Thursday, October 27, 2011
Notes From The Tilt-A-Whirl: a book review
I recently read Notes From The Tilt-A-Whirl: Wide-Eyed Wonder in God’s Spoken World by Nathan David (N. D.) Wilson, son of pastor Douglas Wilson.
Nate Wilson teaches at New Saint Andrews College (where he also studied), formerly edited Credenda/Agenda, and blogs at www.ndwilson.com. The book has its own web site at www.notesfromthetiltawhirl.com and has recently been made into a “bookumentary” film. A (not very helpful) “study guide” is on offer, but (annoyingly) only if you subscribe to a mailing list.
Gerard Manley Hopkins once wrote that “the world is charged with the grandeur of God,” and Wilson expresses the unexpected, bizarre, almost incomprehensible grandeur of the universe in a madcap Chestertonian sort of way using the metaphor of the Tilt-A-Whirl:
“What the hell is this place? Just looking around, I can tell you that whatever is going on, spheres are a theme, and so are insects. We are on a sphere, spinning around a much bigger sphere (which happens to be burning hot enough to singe my face, even at this distance) while other spheres of various sizes do the same kind of thing, and a smaller, sad, little-dead-poet sphere with acne scars spins around us, lighting the night, causing the oceans to heave their bosoms and pant, and increasing violent crime (really)...
Welcome to Carnival. Ride the wheel back down. Come out from the shadows and lopsided trailers. There’s a story to tell, a world of surprises and questions to explore, a personality often searched for to be unearthed and understood in the reality around us. And there’s someone behind it, uncomfortable answers to the how’s and why’s and what’s.”
Wilson writes wonderfully well at times. He has also read a lot about science and philosophy (and it shows), although he gets the occasional detail wrong (atoms are not “mostly space,” for example).

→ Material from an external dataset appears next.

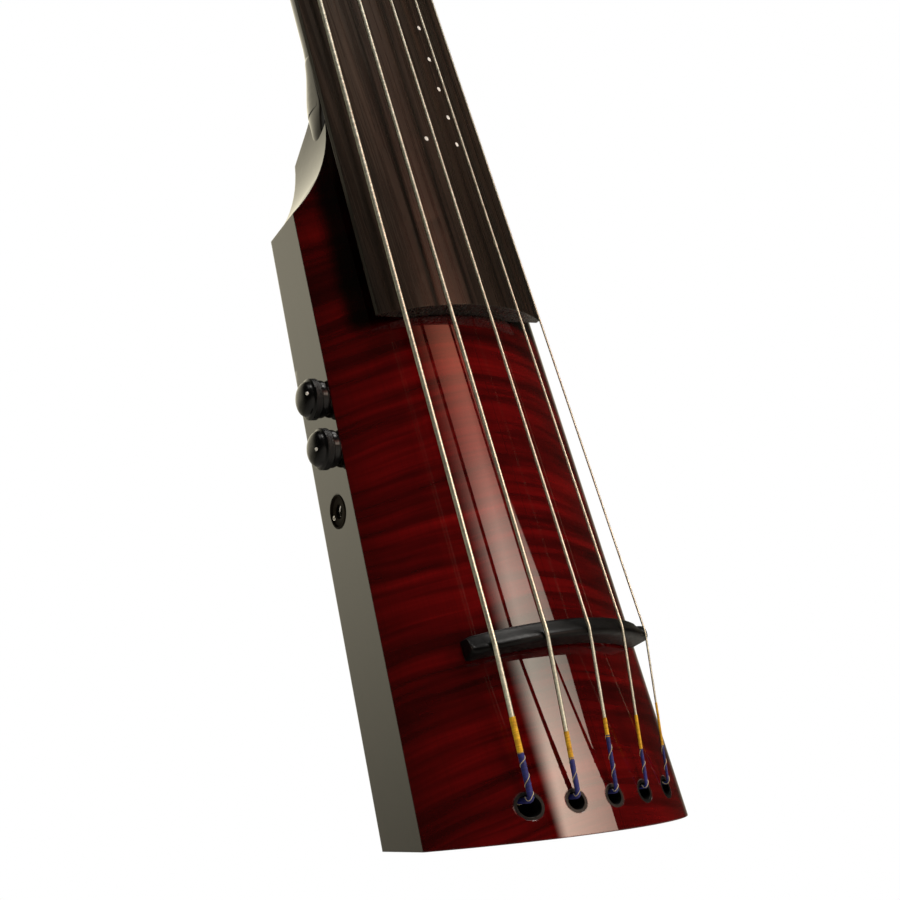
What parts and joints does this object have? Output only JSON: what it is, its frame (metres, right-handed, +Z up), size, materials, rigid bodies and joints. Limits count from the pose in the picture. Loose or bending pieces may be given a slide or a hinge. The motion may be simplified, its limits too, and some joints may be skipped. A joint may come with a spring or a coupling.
{
  "type": "electric upright double bass",
  "caption": "Slim solid-body electric upright double bass: arched red top, ebony fingerboard, arched bridge, geared tuners, side controls and stand thread.",
  "frame": {"origin": "crown of the arched top at the tail end, on the centre line", "axes": "+Z up the centre line towards the head, -Y out of the playing side, +X towards the thinnest string"},
  "size_m": [0.1716, 0.1014, 1.3128],
  "materials": {
    "red_top": "transparent red gloss over flamed maple",
    "dark_body": "near-black gloss lacquer",
    "ebony": "oiled satin",
    "black_bridge": "polished black",
    "white_inlay": "polished",
    "bone": "satin",
    "steel": "satin",
    "string_wire": "ground flat windings",
    "brass": "satin",
    "nickel": "polished nickel",
    "black_knob": "black, polished",
    "black_plastic": "fine texture",
    "circuit": "solder mask",
    "lead": "sleeving"
  },
  "bodies": {
    "instrument": {"top_plate": "red_top", "body_core": "dark_body", "neck": "dark_body", "fingerboard": "ebony", "position_dots": "white_inlay", "nut": "bone", "truss_rod": "steel", "volume_pot": "steel", "tone_pot": "steel", "pot_nuts": "steel", "cover_screws": "steel", "jack_screws": "steel", "tuner_screws": "steel", "string_b": "string_wire", "string_e": "string_wire", "string_a": "string_wire", "string_d": "string_wire", "string_g": "string_wire", "string_ball_ends": "brass", "bridge_inserts": "brass", "string_collars": "nickel", "string_ferrules": "nickel", "output_jack": "nickel", "jack_nut": "nickel", "stand_insert": "nickel", "tuner_plates": "nickel", "tuner_bushes": "nickel", "jack_cup": "black_plastic", "control_cover": "black_plastic", "preamp_board": "circuit", "wiring": "lead"},
    "bridge": {"bridge": "black_bridge", "bridge_pickups": "brass"},
    "height_screw_bass": {"bridge_screw_bass": "steel"},
    "height_screw_treble": {"bridge_screw_treble": "steel"},
    "volume_control": {"volume_knob": "black_knob", "volume_dot": "white_inlay", "volume_shaft": "steel"},
    "tone_control": {"tone_knob": "black_knob", "tone_dot": "white_inlay", "tone_shaft": "steel"},
    "key_b": {"tuner_key_b": "nickel"},
    "capstan_b": {"tuner_post_b": "nickel"},
    "key_e": {"tuner_key_e": "nickel"},
    "capstan_e": {"tuner_post_e": "nickel"},
    "key_a": {"tuner_key_a": "nickel"},
    "capstan_a": {"tuner_post_a": "nickel"},
    "key_d": {"tuner_key_d": "nickel"},
    "capstan_d": {"tuner_post_d": "nickel"},
    "key_g": {"tuner_key_g": "nickel"},
    "capstan_g": {"tuner_post_g": "nickel"}
  },
  "joints": [
    {"name": "bridge_height", "type": "slide", "parent": "instrument", "child": "bridge", "axis": [0, -1, 0], "range_m": [-0.001, 0]},
    {"name": "height_screw_bass_turn", "type": "hinge", "parent": "bridge", "child": "height_screw_bass", "pos_m": [-0.03, 0.00433, 0.09505], "axis": [0, -1, 0], "range_deg": [-451, 0.5]},
    {"name": "height_screw_treble_turn", "type": "hinge", "parent": "bridge", "child": "height_screw_treble", "pos_m": [0.03, 0.00433, 0.09505], "axis": [0, -1, 0], "range_deg": [-451, 0.5]},
    {"name": "volume_turn", "type": "hinge", "parent": "instrument", "child": "volume_control", "pos_m": [-0.07157, 0.036, 0.2346], "axis": [-0.9779, 0.199, 0.0635], "range_deg": [-150, 150]},
    {"name": "tone_turn", "type": "hinge", "parent": "instrument", "child": "tone_control", "pos_m": [-0.07326, 0.036, 0.2085], "axis": [-0.9779, 0.199, 0.0635], "range_deg": [-150, 150]},
    {"name": "key_b_turn", "type": "hinge", "parent": "instrument", "child": "key_b", "pos_m": [-0.026, 0.02884, 1.20454], "axis": [-1, 0, 0], "continuous": true},
    {"name": "capstan_b_turn", "type": "hinge", "parent": "instrument", "child": "capstan_b", "pos_m": [-0.026, 0.02084, 1.19285], "axis": [0, 0.9781, -0.2079], "continuous": true},
    {"name": "key_e_turn", "type": "hinge", "parent": "instrument", "child": "key_e", "pos_m": [-0.026, 0.03716, 1.24367], "axis": [-1, 0, 0], "continuous": true},
    {"name": "capstan_e_turn", "type": "hinge", "parent": "instrument", "child": "capstan_e", "pos_m": [-0.026, 0.02915, 1.23198], "axis": [0, 0.9781, -0.2079], "continuous": true},
    {"name": "key_a_turn", "type": "hinge", "parent": "instrument", "child": "key_a", "pos_m": [-0.026, 0.04547, 1.28279], "axis": [-1, 0, 0], "continuous": true},
    {"name": "capstan_a_turn", "type": "hinge", "parent": "instrument", "child": "capstan_a", "pos_m": [-0.026, 0.03747, 1.2711], "axis": [0, 0.9781, -0.2079], "continuous": true},
    {"name": "key_d_turn", "type": "hinge", "parent": "instrument", "child": "key_d", "pos_m": [0.026, 0.03587, 1.2376], "axis": [1, 0, 0], "continuous": true},
    {"name": "capstan_d_turn", "type": "hinge", "parent": "instrument", "child": "capstan_d", "pos_m": [0.026, 0.03331, 1.25154], "axis": [0, 0.9781, -0.2079], "continuous": true},
    {"name": "key_g_turn", "type": "hinge", "parent": "instrument", "child": "key_g", "pos_m": [0.026, 0.02755, 1.19848], "axis": [1, 0, 0], "continuous": true},
    {"name": "capstan_g_turn", "type": "hinge", "parent": "instrument", "child": "capstan_g", "pos_m": [0.026, 0.02499, 1.21241], "axis": [0, 0.9781, -0.2079], "continuous": true}
  ],
  "couplings": [
    {"joint": "height_screw_bass_turn", "follows": "bridge_height", "rad_per_m": 7854},
    {"joint": "height_screw_treble_turn", "follows": "bridge_height", "rad_per_m": 7854},
    {"joint": "capstan_b_turn", "follows": "key_b_turn", "ratio": -0.05},
    {"joint": "capstan_e_turn", "follows": "key_e_turn", "ratio": -0.05},
    {"joint": "capstan_a_turn", "follows": "key_a_turn", "ratio": -0.05},
    {"joint": "capstan_d_turn", "follows": "key_d_turn", "ratio": -0.05},
    {"joint": "capstan_g_turn", "follows": "key_g_turn", "ratio": -0.05}
  ]
}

The book is targeted at atheists, on the one hand, and the Platonist strand in Christianity, on the other, thus making C.S. Lewis both Wilson’s ally and his enemy. However, since it is largely a personal stream-of-consciousness book, the arguments are not quite as well articulated as those of Lewis (on the Christian side) or books like Zen and the Art of Motorcycle Maintenance (on the non-Christian side). However, he does have the whole crazy, beautiful, amazing world to back up some of his points.
Much of Notes From The Tilt-A-Whirl is concerned with the problem of evil. In handling this, Wilson is not quite as scholarly as Lewis, or quite as gritty as, say, Madeleine L'Engle: it is perhaps a little easy being an optimist if you’re happily married with kids and living in Idaho.
Still, it’s the kind of book that could start a few good conversations. See The Gospel Coalition, Theologymnasium, Green Leaf Blog, Light Along the Journey, and Miscellanies for other reviews.